A few principles follow.

Start from the estimand. If the object is an own-price elasticity on the observed menu, a transparent MNL or nested logit may be the right empirical discipline. If the object is merger diversion, entry, exit, or individual-level welfare under a changed menu, the model must say who is close to whom.
Separate variation from functional form. Flexible models are valuable when the data contain the variation needed to estimate the relevant heterogeneity or covariance. Without that variation, flexibility is still present, but it is coming from the maintained distribution, tree or covariance structure.
Use the simplest model that carries the relevant margin. A thin cross-section with one choice per person and a fixed menu rarely identifies a rich distribution of tastes. A well-motivated nest may be more credible than a weakly identified random-coefficients specification; a panel or BLP-style setting may justify the richer model.
Report substitution, not just fit. For policy work, the relevant output is often the diversion matrix, WTP distribution or welfare change, not only the likelihood. Compare those objects across plausible specifications. If the policy conclusion moves with the nesting tree or the tail of \(f(\beta)\), that sensitivity is part of the result.

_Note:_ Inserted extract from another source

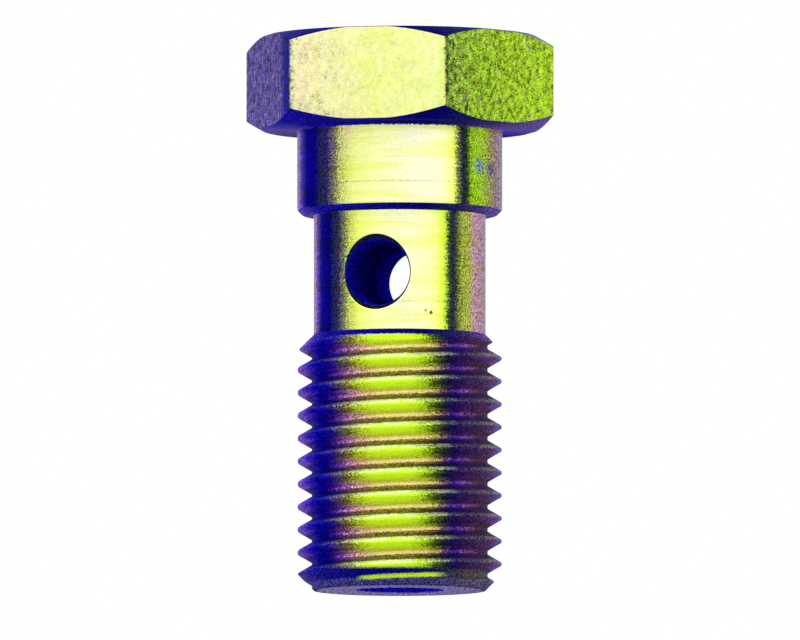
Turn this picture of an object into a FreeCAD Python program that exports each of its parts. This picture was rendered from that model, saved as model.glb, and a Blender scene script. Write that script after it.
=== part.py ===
import FreeCAD, Part
import math
import os

# Banjo bolt that stands on its threaded end, in millimetres and degrees.
# The origin is the middle of the flat end face, +Z runs up the axis to the hexagon
# head, and the cross hole runs along Y. Turned, drilled and threaded from one bar.

# hexagon head
across_flats = 12.7
head_height = 4.29
head_turn = 2.7                # hexagon's turn about the axis against the cross hole
head_chamfer_diameter = 12.75  # circle at which the corner chamfers meet either face
head_chamfer_angle = 30.0

# plain collar under the head
collar_diameter = 9.5
collar_length = 3.96
collar_edge_chamfer = 0.25

# narrow neck with the cross hole
neck_length = 5.55
neck_relief = 0.09             # how far the neck lies inside the thread's root

# right-hand thread, 3/8 inch with 24 turns to the inch
thread_diameter = 9.525
thread_pitch = 25.4 / 24
thread_length = 11.85
thread_angle = 60.0
crest_play = 0.04              # how far the crests lie inside the nominal surface
crest_width = thread_pitch / 8
thread_depth = 0.62 * thread_pitch
groove_level = 0.38            # height of a groove's middle on the side that faces -Y
lead_chamfer_angle = 45.0
end_chamfer_height = 0.75
end_chamfer_angle = 45.0

# passage: a blind bore up the axis, met by a hole right through the neck
bore_diameter = 3.6
bore_past_hole = 0.3           # full bore above the cross hole's upper side
bore_mouth_chamfer = 0.3
drill_point_angle = 118.0
cross_hole_diameter = 3.0
cross_hole_level = 2.65        # middle of the hole above the neck's lower end

# how far a cutting shape stands outside what it cuts
cutter_overrun = 0.5

crest_radius = thread_diameter / 2 - crest_play
root_radius = crest_radius - thread_depth
neck_radius = root_radius - neck_relief
collar_radius = collar_diameter / 2
neck_bottom = thread_length
collar_bottom = neck_bottom + neck_length
head_bottom = collar_bottom + collar_length
head_top = head_bottom + head_height
hole_level = neck_bottom + cross_hole_level

UP = FreeCAD.Vector(0, 0, 1)
AXIS_POINT = FreeCAD.Vector(0, 0, 0)


def at(radius, height):
    """A point of the half section through the axis, on the +X side."""
    return FreeCAD.Vector(radius, 0, height)


def line(start, end):
    return Part.LineSegment(start, end).toShape()


def turned(section):
    """Solid of revolution about the axis of a closed half section."""
    return Part.Face(Part.Wire(section)).revolve(AXIS_POINT, UP, 360)


def polygon_section(points):
    """Closed half section with straight sides."""
    return [line(a, b) for a, b in zip(points, points[1:] + points[:1])]


def head():
    """Hexagon prism whose corners are chamfered above and below."""
    corner_radius = across_flats / 2 / math.cos(math.radians(30))
    corners = []
    for side in range(7):
        turn = math.radians(head_turn + 60 * side)
        corners.append(FreeCAD.Vector(corner_radius * math.cos(turn),
                                      corner_radius * math.sin(turn), head_bottom))
    prism = Part.Face(Part.makePolygon(corners)).extrude(UP * head_height)

    face_radius = head_chamfer_diameter / 2
    reach = corner_radius + cutter_overrun
    drop = (reach - face_radius) * math.tan(math.radians(head_chamfer_angle))
    envelope = turned(polygon_section([
        at(0, head_bottom),
        at(face_radius, head_bottom),
        at(reach, head_bottom + drop),
        at(reach, head_top - drop),
        at(face_radius, head_top),
        at(0, head_top),
    ]))
    return prism.common(envelope)


def shank():
    """Turned blank below the head: thread blank, neck and collar with their chamfers."""
    end_face_radius = crest_radius - end_chamfer_height * math.tan(math.radians(end_chamfer_angle))
    lead_height = (crest_radius - neck_radius) / math.tan(math.radians(lead_chamfer_angle))
    inside_head = head_bottom + head_height / 2

    return turned(polygon_section([
        at(0, 0),
        at(end_face_radius, 0),
        at(crest_radius, end_chamfer_height),
        at(crest_radius, neck_bottom - lead_height),
        at(neck_radius, neck_bottom),
        at(neck_radius, collar_bottom),
        at(collar_radius - collar_edge_chamfer, collar_bottom),
        at(collar_radius, collar_bottom + collar_edge_chamfer),
        at(collar_radius, inside_head),
        at(0, inside_head),
    ]))


def axial_bore():
    """Blind drilling from the end face: eased mouth, straight bore and drill point."""
    radius = bore_diameter / 2
    bore_top = hole_level + cross_hole_diameter / 2 + bore_past_hole
    point_height = radius / math.tan(math.radians(drill_point_angle / 2))
    return turned(polygon_section([
        at(0, -cutter_overrun),
        at(radius + bore_mouth_chamfer + cutter_overrun, -cutter_overrun),
        at(radius, bore_mouth_chamfer),
        at(radius, bore_top),
        at(0, bore_top + point_height),
    ]))


def cross_hole():
    """Hole right through the neck along Y."""
    along = FreeCAD.Vector(0, 1, 0)
    reach = neck_radius + cutter_overrun
    middle = FreeCAD.Vector(0, 0, hole_level)
    return Part.makeCylinder(cross_hole_diameter / 2, 2 * reach, middle - along * reach, along)


def thread_groove():
    """Helical cutter of V section with a flat root, which runs out beyond both ends."""
    flank_slope = math.tan(math.radians(thread_angle / 2))
    crest_half_gap = (thread_pitch - crest_width) / 2
    root_half_width = crest_half_gap - thread_depth * flank_slope
    # the flanks run on past the crest by a quarter of its width, short of the next turn
    outer_half_gap = crest_half_gap + crest_width / 4
    flank_end = crest_radius + crest_width / 4 / flank_slope
    outer_radius = crest_radius + cutter_overrun

    turns_below = 2
    start_level = groove_level - turns_below * thread_pitch
    turns = turns_below + math.ceil((neck_bottom - groove_level) / thread_pitch) + 1
    path = []
    for turn in range(turns):
        one_turn = Part.makeHelix(thread_pitch, thread_pitch, crest_radius)
        one_turn.translate(at(0, start_level + turn * thread_pitch))
        path.extend(one_turn.Edges)

    section = Part.Wire(polygon_section([
        at(root_radius, start_level + root_half_width),
        at(root_radius, start_level - root_half_width),
        at(flank_end, start_level - outer_half_gap),
        at(outer_radius, start_level - outer_half_gap),
        at(outer_radius, start_level + outer_half_gap),
        at(flank_end, start_level + outer_half_gap),
    ]))
    groove = Part.Wire(path).makePipeShell([section], True, True)
    groove.rotate(AXIS_POINT, UP, -90)
    return groove


def banjo_bolt():
    """The whole bolt: head and shank as one, then the passage and the thread cut in."""
    blank = shank().fuse(head())
    drilled = blank.cut(axial_bore()).cut(cross_hole())
    return drilled.cut(thread_groove()).removeSplitter()


os.makedirs("parts", exist_ok=True)
bolt = banjo_bolt()
bolt.exportStep("parts/banjo_bolt.step")
print("banjo_bolt: solids", len(bolt.Solids), "valid", bolt.isValid(),
      "volume in cubic mm", round(bolt.Volume, 1), "height", round(head_top, 2))
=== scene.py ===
import math

import bmesh
import bpy
import numpy as np
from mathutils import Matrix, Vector


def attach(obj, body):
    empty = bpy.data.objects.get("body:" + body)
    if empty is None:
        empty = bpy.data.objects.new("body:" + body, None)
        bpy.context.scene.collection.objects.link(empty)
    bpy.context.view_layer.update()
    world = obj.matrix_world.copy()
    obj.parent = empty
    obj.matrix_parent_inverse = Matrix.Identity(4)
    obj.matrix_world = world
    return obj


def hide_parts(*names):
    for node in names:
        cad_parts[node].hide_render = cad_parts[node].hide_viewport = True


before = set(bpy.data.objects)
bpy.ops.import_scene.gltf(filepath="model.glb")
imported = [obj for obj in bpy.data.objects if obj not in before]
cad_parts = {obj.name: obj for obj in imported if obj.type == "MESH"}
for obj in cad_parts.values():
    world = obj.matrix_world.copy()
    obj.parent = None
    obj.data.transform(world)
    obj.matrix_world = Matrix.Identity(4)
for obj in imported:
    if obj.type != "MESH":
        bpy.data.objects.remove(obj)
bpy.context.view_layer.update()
mm = 0.001

# the bolt's shape in millimetres and degrees; it is scaled to metres when the mesh is made
boltShape = {
    # thread
    "pitch": 25.4 / 24,
    "crestRadius": 4.7225,
    "rootRadius": 4.066,
    "rootHalfWidth": 0.08,       # of a pitch, each side of a groove's middle
    "crestStart": 0.4375,        # of a pitch from a groove's middle to the crest
    "profileEase": 0.03,         # how softly flank meets root and crest, as a share of the flank
    # rows from a groove's middle to the crest's, of a pitch, and the first and last groove
    "profileRows": (0, .04, .074, .09, .14, .21, .28, .35, .405, .43, .445, .5),
    "turns": (-2, 13),
    "grooveLevel": 0.38,         # height of a groove's middle on the side that faces -Y
    "threadTop": 11.85,
    # threaded end
    "endFaceRadius": 3.9725,
    "chamferEase": 0.012,
    "endRings": (3.2, 2.6),      # where the end face's columns are halved
    # neck and collar
    "neckRadius": 3.976,
    "collarBottom": 17.40,
    "collarRadius": 4.75,
    "collarChamfer": 0.25,
    "collarEdgeEase": 0.07,
    "neckFillet": 0.12,
    "seatFillet": 0.16,
    # head
    "headBottom": 21.36,
    "headTop": 25.65,
    "acrossFlats": 12.7,
    "headTurn": 2.7,
    "cornerRounding": 0.13,
    "chamferRadius": 6.375,
    "chamferAngle": 30.0,
    "flatBevel": 0.05,           # narrow bevel where a flat lies inside the chamfer's circle
    "bevelEase": 0.03,
    "faceEase": 0.025,
    "topRing": 0.6,              # of the way out on the top face, where its inner rings begin
    # cross hole; its rim falls at 60 degrees
    "holeRadius": 1.5,
    "holeLevel": 14.5,
    "holeRimSides": 0.1,         # width of the eased edge left and right of the hole
    "holeRimEnds": 0.25,         # and above and below it
    "holeRing": 0.3,             # beyond the rim, to the first round ring of the neck's wall
    "rimEase": (0.045, 0.04),
    # bore
    "boreRadius": 1.8,
    "boreMouth": 0.3,
    "boreMouthEnd": 1.0,
    "mouthEase": (0.06, 0.08),
    "boreTop": 16.3,
    "drillPoint": 1.08,
    # the hole passes through a window on each side: columns each side of its middle, height
    # each side of it, and rows
    "neckWindow": (27, 2.4, 24),
    "boreWindow": (26, 1.75, 26),
    "fineColumns": 240,
    "coarseColumns": 120,
    "curveRows": 6,              # rows in each fillet and rounded edge of the collar and head
    "mergeDistance": 0.001,
    "sharpAngle": 40,            # above it an edge is shaded sharp
}


def softMin(a, b, blend):
    # the lower of a and b, with their corner rounded over about the blend length
    return -blend * np.logaddexp(-a / blend, -b / blend)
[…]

Each model’s own vignette develops these tradeoffs in detail: MNL, nested logit, mixed logit.

How choicer compares

Several excellent R packages estimate discrete-choice models — among them mlogit, logitr, gmnl, apollo and mixl. choicer’s focus is a fast C++ core with analytical gradients and Hessians, and a single, consistent post-estimation toolkit aimed at the demand and welfare quantities applied economists report.